Post by revel » Tue Jun 28, 2005 10:45 pm

Good madrugada, all.

I just tried a little experiment while trying to compose my thoughts for this contribution. I was thinking about my high school French teacher, Mrs Lane, who insisted that we try not to translate our thoughts from English to French but that we rather try to work out what we want to say with whatever French we had at our beck and call. She did not condemn translation but rather wanted us to take advantage of what we already knew and build upon it. Naturally, at one point or another in every new lesson, she had to tell us what those new words and structures meant and though I don't remember exactly, I am sure she explained those meanings in English.

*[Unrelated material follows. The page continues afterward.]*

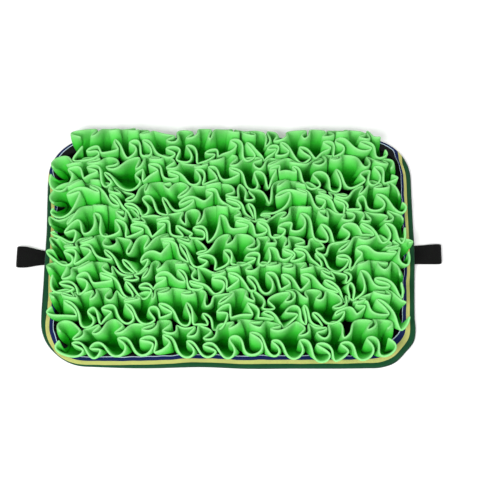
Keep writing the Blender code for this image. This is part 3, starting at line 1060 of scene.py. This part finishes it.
def make_dye_group():
    """Colour * (1 + strength * (broad noise + fine noise - 1))."""
    tree, given, result = new_group(
        "uneven_dye", {"Color": "Color", "Place": "Vector", "Broad": "Float", "Fine": "Float",
                       "Strength": "Float"}, {"Color": "Color"})
    noises = [node_in(tree, "ShaderNodeTexNoise", {
        "Vector": given["Place"], "Scale": given[scale], "Detail": 2.0}).outputs["Fac"]
        for scale in ("Broad", "Fine")]
    centred = math_node(tree, "SUBTRACT", math_node(tree, "ADD", *noises), 1.0)
    factor = math_node(tree, "ADD", math_node(tree, "MULTIPLY", centred, given["Strength"]), 1.0)
    scaled = node_in(tree, "ShaderNodeVectorMath", {0: given["Color"], "Scale": factor},
                     operation="SCALE")
    feed(tree, result["Color"], scaled.outputs[0])
    return tree


dye_group = make_dye_group()
print("nodes in the uneven dye:", len(dye_group.nodes))

# %% [markdown]
# ## Fleece
# Fleece is a knitted cloth whose face is brushed into a short dense pile. It has no gloss. Its
# colour is painted by the rise: a painted highlight makes it lightest at the cut rims, and painted
# shade makes it ever darker towards the seam, where little light gets in. The relief is fuzz, plus
# faint ribs of the knit that run up the cloth.

# %% Cloth helpers


def cloth_material(name, roughness, sheen=0.0, sheen_roughness=0.5, sheen_tint=(1, 1, 1),
                   gloss=0.12):
    """A new material with a cloth's shader; returns it, its tree, the shader and the flat UV."""
    material = bpy.data.materials.new(name)
    material.use_nodes = True
    tree = material.node_tree
    shader = tree.nodes["Principled BSDF"]
    for socket, value in (("Roughness", roughness), ("Sheen Weight", sheen),
                          ("Sheen Roughness", sheen_roughness),
                          ("Sheen Tint", (*sheen_tint, 1.0)), ("Specular IOR Level", gloss)):
        shader.inputs[socket].default_value = value
    flat = node_in(tree, "ShaderNodeUVMap", uv_map="cloth").outputs["UV"]
    return material, tree, shader, flat


def ramp(tree, factor, stops, interpolation="LINEAR"):
    """A colour ramp from (position, colour) stops."""
    node = node_in(tree, "ShaderNodeValToRGB", {0: factor})
    elements = node.color_ramp.elements
    node.color_ramp.interpolation = interpolation
    while len(elements) < len(stops):
        elements.new(0.5)
    for element, (position, colour) in zip(elements, stops):
        element.position = position
        element.color = (*colour, 1.0)
    return node.outputs["Color"]


def dye(tree, shader, colour, place, broad, fine, strength):
    """Gives the shader an unevenly dyed colour."""
    dyed = node_in(tree, "ShaderNodeGroup", {
        "Color": colour, "Place": place, "Broad": broad, "Fine": fine, "Strength": strength},
        node_tree=dye_group)
    feed(tree, shader.inputs["Base Color"], dyed.outputs["Color"])


def weave(tree, flat, along, across):
    """The height of a weave with these thread spacings."""
    return node_in(tree, "ShaderNodeGroup", {
        "Place": flat, "Along Spacing": along, "Across Spacing": across},
        node_tree=weave_group).outputs["Height"]


def bump(tree, shader, height, distance, strength):
    """Bends the shader's normal by a height, on top of an earlier bump if there is one."""
    normal = shader.inputs["Normal"]
    earlier = normal.links[0].from_socket if normal.is_linked else None
    bent = node_in(tree, "ShaderNodeBump", {
        "Height": height, "Distance": distance, "Strength": strength, "Normal": earlier})
    feed(tree, normal, bent.outputs["Normal"])


# %% Fleece finish
# Painted shade and painted highlight: the fleece colour darkens towards the seam and lightens at
# the cut rim.
FLEECE_PAINTED_LIGHT_BY_RISE = [
    # rise, colour with painted shade towards the seam and a painted highlight at the rim
    (0.00, (0.001, 0.090, 0.001)),
    (0.25, (0.002, 0.220, 0.002)),
    (0.55, (0.038, 0.480, 0.034)),
    (0.80, (0.120, 0.580, 0.108)),
    (1.00, (0.230, 0.625, 0.212)),
]


def fleece_finish():
    """Its colour is read from the rise: painted shade makes it darker towards the seam and a
    painted highlight lighter at the rim, and fuzz lies on top of the knit.
    """
    material, tree, shader, flat = cloth_material(
        "green_fleece_pile", 0.95, 0.03, 0.5, (0.6, 1.0, 0.6), gloss=0.04)
    rise = node_in(tree, "ShaderNodeAttribute", attribute_name="rise").outputs["Fac"]
    solid = node_in(tree, "ShaderNodeTexCoord").outputs["Object"]
    # the ramp paints shade towards the seam and a highlight at the rim; the uneven dye on top is
    # the fleece's own tone
    dye(tree, shader, ramp(tree, rise, FLEECE_PAINTED_LIGHT_BY_RISE), solid, 55.0, 1400.0, 0.22)
    fuzz = node_in(tree, "ShaderNodeTexNoise", {"Vector": solid, "Scale": 1500.0, "Detail": 3.0})
    bump(tree, shader, weave(tree, flat, along=0.0011, across=0.0016), 0.0002, 0.35)
    bump(tree, shader, fuzz.outputs["Fac"], 0.0005, 0.5)
    return material


fleece = fleece_finish()
for strip in fleece_strips:
    strip.data.materials.append(fleece)
print("fleece finish on", len(fleece_strips), "strips")

# %% [markdown]
# ## Ribbon, base cloth and webbing
# The ribbon is woven in stripes: dark green over the fold, then pale yellow, navy and a thin
# white line, and black at both edges. They are read from the distance across the ribbon, which
# the UV map keeps, so they roll under with it. Along the fold's middle the green is painted darker
# still, as painted shade where the ribbon turns down. The base is a plain black weave with a line
# of stitches under each strip, and the webbing is a coarser one.

# %% Stripes
STRIPES = [
    # distance from the fold's middle in metres, colour from there on
    # painted shade: this first band is the green made darker over the fold's middle, where the
    # ribbon turns down
    (0.0, (0.002, 0.030, 0.013)),
    (0.0018, (0.004, 0.054, 0.019)),
    (0.0070, (0.480, 0.470, 0.150)),
    (0.0117, (0.003, 0.011, 0.078)),
    (0.0163, (0.500, 0.620, 0.730)),
    (0.0172, (0.003, 0.004, 0.004)),
]
STRIPE_SPAN = 0.032
STRIPE_SWAY = 0.0016


def ribbon_finish():
    """The distance from the fold, swayed by a slow noise, picks a stripe."""
    material, tree, shader, flat = cloth_material("striped_ribbon_weave", 0.62, 0.15, 0.4)
    solid = node_in(tree, "ShaderNodeTexCoord").outputs["Object"]
    place = node_in(tree, "ShaderNodeSeparateXYZ", {0: flat}).outputs
    slow = node_in(tree, "ShaderNodeTexNoise", {"Vector": solid, "Scale": 28.0, "Detail": 1.0})
    sway = math_node(tree, "MULTIPLY", math_node(tree, "SUBTRACT", slow.outputs["Fac"], 0.5),
                     STRIPE_SWAY)
    across = math_node(tree, "ADD", place["Y"], sway)
    from_fold = math_node(tree, "DIVIDE", math_node(tree, "ABSOLUTE", across), STRIPE_SPAN)
    stripes = ramp(tree, from_fold, [(at / STRIPE_SPAN, colour) for at, colour in STRIPES],
                   "CONSTANT")
    dye(tree, shader, stripes, solid, 60.0, 2500.0, 0.25)
    bump(tree, shader, weave(tree, flat, along=0.0007, across=0.0022), 0.00025, 0.7)
    return material


edge_binding.data.materials.append(ribbon_finish())
print("stripes on the ribbon:", len(STRIPES))

# %% Base cloth and webbing finishes
STITCH_LENGTH = 0.0032
STITCH_SHARE = 0.72
THREAD_HALF = 0.0004


def base_finish():
    """A thread is drawn where a place is near a seam line and within a stitch's share."""
    material, tree, shader, flat = cloth_material("black_base_weave", 0.9)
    place = node_in(tree, "ShaderNodeSeparateXYZ", {0: flat}).outputs
    row = math_node(tree, "DIVIDE", math_node(tree, "SUBTRACT", place["Y"], FIRST_SEAM_Y),
                    SEAM_PITCH)
    off_row = math_node(tree, "SUBTRACT", row, math_node(tree, "ROUND", row))
    off_seam = math_node(tree, "MULTIPLY", math_node(tree, "ABSOLUTE", off_row), SEAM_PITCH)
    on_seam = math_node(tree, "LESS_THAN", off_seam, THREAD_HALF)
    stitch = math_node(tree, "LESS_THAN", math_node(
        tree, "FRACT", math_node(tree, "DIVIDE", place["X"], STITCH_LENGTH)), STITCH_SHARE)
    thread = math_node(tree, "MULTIPLY", on_seam, stitch)
    colour = node_in(tree, "ShaderNodeMix", {
        0: thread, 6: (0.0012, 0.0016, 0.0012, 1.0), 7: (0.012, 0.014, 0.012, 1.0),
    }, data_type="RGBA").outputs[2]
    dye(tree, shader, colour, flat, 30.0, 1200.0, 0.5)
    height = math_node(tree, "ADD", weave(tree, flat, along=0.0008, across=0.0008), thread)
    bump(tree, shader, height, 0.0003, 0.7)
    return material


def webbing_finish():
    """A coarse black weave."""
    material, tree, shader, flat = cloth_material("black_webbing_weave", 0.8, 0.03, 0.4)
    dye(tree, shader, (0.003, 0.003, 0.003, 1.0), flat, 80.0, 1500.0, 0.4)
    bump(tree, shader, weave(tree, flat, along=0.0013, across=0.0022), 0.0004, 0.9)
    return material


base_cloth.data.materials.append(base_finish())
webbing = webbing_finish()
for sheet, _ in loops.values():
    sheet.data.materials.append(webbing)
print("webbing finish on", len(loops), "loops")

# %% Table top finish
pale, _, shader, _ = cloth_material("pale_table", 0.9, gloss=0.0)
shader.inputs["Base Color"].default_value = (0.92, 0.92, 0.92, 1.0)
table_top.data.materials.append(pale)
print("table top finish:", pale.name)

# %% [markdown]
# ## Putting each piece on the body
# Each sheet rides on the mat's one body and stands for its plain solid, which is hidden.

# %% Declarations


def declare(piece, node):
    """Puts a piece on the mat's one body and hides the plain solid it stands for."""
    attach(piece, "root")
    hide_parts(node)


declare(base_cloth, "base_panel")
declare(edge_binding, "edge_binding")
for (name, _, _, _, end_width), (sheet, length) in zip(LOOPS, loops.values()):
    declare(sheet, name)
for row, (strip, length) in enumerate(zip(fleece_strips, strip_lengths)):
    declare(strip, f"ruffle_row_{row + 1}")
print("declared sheets:", 2 + len(loops) + len(fleece_strips))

This led me to think that perhaps I ought to brush up on my French. I work with a French woman who would be more than happy to speak in French with me, we already communicate in Spanish and occasionally in English (when that Englishman who only speaks English is with us, for example). I tried to pull out of that cob-web-ridden closet a sentence like "I'd like to speak French with you, Annie, to improve my speaking and brush up." But I did not think of the sentence in English, rather it came to me in Spanish since that is the language we normally use to speak with one another. I tried to translate that sentence, me gustaría hablar en frances contigo, Annie, quiero mejorar mi conversación y repasar un poco and the sentence translated itself into Catalan.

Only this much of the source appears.